Immigration Consequences of a Criminal Conviction

Certain criminal convictions can be grounds for deportation or removal of a non-citizen. USCIS considers a person’s criminal history if they apply for discretionary immigration benefits such as a work visa, permanent residence or citizenship.  While expunging misdemeanor records assist individuals in job and housing searches, the immigration effects of most convictions remain. For immigration purposes, expungements work only for a first conviction of certain minor drug offenses.

Mandatory Reporting

An individual must disclose criminal history even if expunged to the Immigration Service which will consider it in any moral character determination. Lesser and even expunged offenses may still factor into a “moral character” determination which is required for citizenship, permanent residence, cancellation of removal, and other discretionary immigration benefits. Infractions, which cannot be expunged, will also be considered.

Convictions and Immigration

In 1996, Congress enacted the IIRIIRA which included a very broad definition of conviction and defines many crimes, including some misdemeanors, as “aggravated felonies” which are mandatory grounds for deportation. Generally, for Immigration purposes, crimes are considered “aggravated felonies”, “crimes of moral turpitude, or “crimes of violence”. In addition, most drug crimes are mandatory grounds for deportation of a non-citizen who is in the United States.

Expungements and Simple Possession cases

If an immigrant is convicted of simple possession of a controlled substance, a dismissal of that conviction will erase that conviction as grounds for deportation.

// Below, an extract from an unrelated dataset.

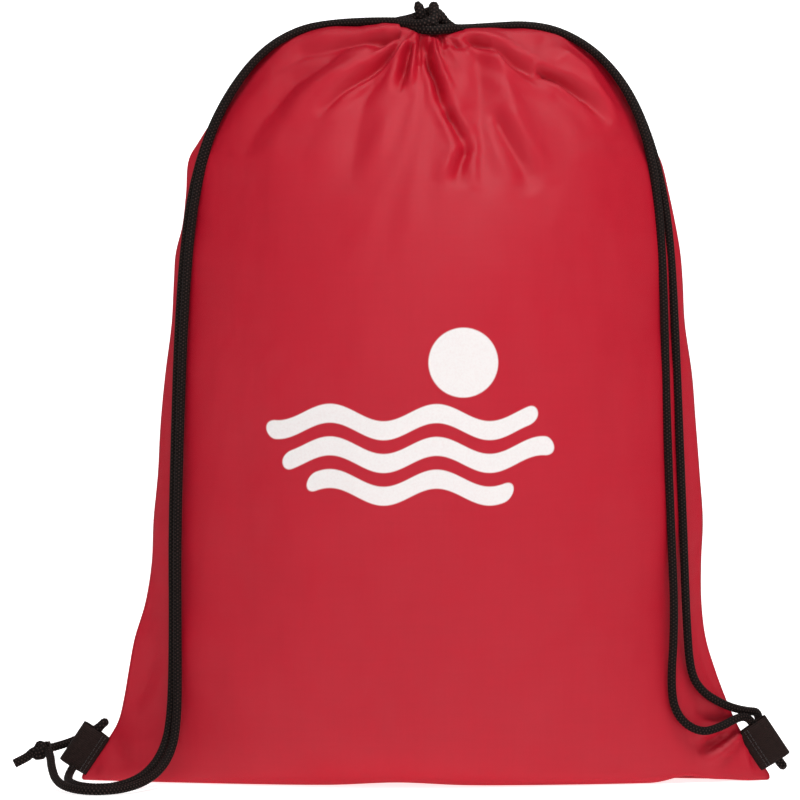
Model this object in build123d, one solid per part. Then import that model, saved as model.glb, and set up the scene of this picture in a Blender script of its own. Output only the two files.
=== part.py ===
from build123d import *
import os
from math import asin, cos, degrees, pi, radians, sin, sqrt, tan

# Drawstring backpack, packed full and drawn shut, standing on its bottom edge.
# Millimetres. +Z up, -Y is the face that the shoulder cords lie on, +X the right of that face.

# Driving dimensions
WALL = 1.2  # body fabric with its crumples, as a plain shell
CORD = 4.4  # braided cord diameter
GAP = 0.4  # free gap between solids on different bodies
CORNER_X = 171.0  # bottom corner of the bag, from the middle
CREST_Z = 378.0  # top of the packed bag, where the mouth is drawn shut
NECK_X = 3.0  # middle of the knot at the mouth
HOLE_R = 12.1  # hole that the drawn mouth leaves in the top of the panels
CASING_R = 12.0  # outer radius of the gathered cord casing
MOUTH_R = 5.0  # what is left of the mouth when it is drawn tight
CASING_LOW = 370.6  # underside of the gathered casing
CASING_HIGH = 382.0  # top of the gathered casing
EXIT_GAP = 2.6  # half the gap in the casing at each side seam, where the cords come out
LOOP_R = 8.5  # radius of the cord loops inside the drawn casing
SEAM_ALLOWANCE = 6.0  # width of the sewn edge inside each seam
SEAM_PLY = 1.0  # thickness of the two overlocked edges
TAB_LENGTH = 22.0  # webbing width, along the side seam
TAB_PLY = 1.3  # webbing thickness
TAB_MID = (165.4, 15.9)  # x and z of the middle of the tab, on the side seam
TAB_LEAN = degrees(asin(10.0 / sqrt(10.0**2 + 15.0**2)))  # seam lean at the corner
TAB_REACH = 14.0  # how far the folded tab stands out
TAB_HALF = 6.0  # half the height of the folded loop across the seam
CREST_RIM = (6.0, 3.0)  # flat of the crest beyond the hole, along X and Y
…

Benefits of Expungement on Immigration

Non-citizens should petition for dismissal if:

  • Convicted of simple drug possession with no other convictions (including expunged convictions). Failure to expunge will result in mandatory deportation.
  • Convicted of a lesser offense that is similarly analogous to one eligible for dismissal under the First Offender Act.  This would include possession of drug paraphernalia and being present in a place where drugs are used or sold.
  • Convicted for a non-deportable offense (i.e. a misdemeanor that is not a violent crime or a crime of moral turpitude).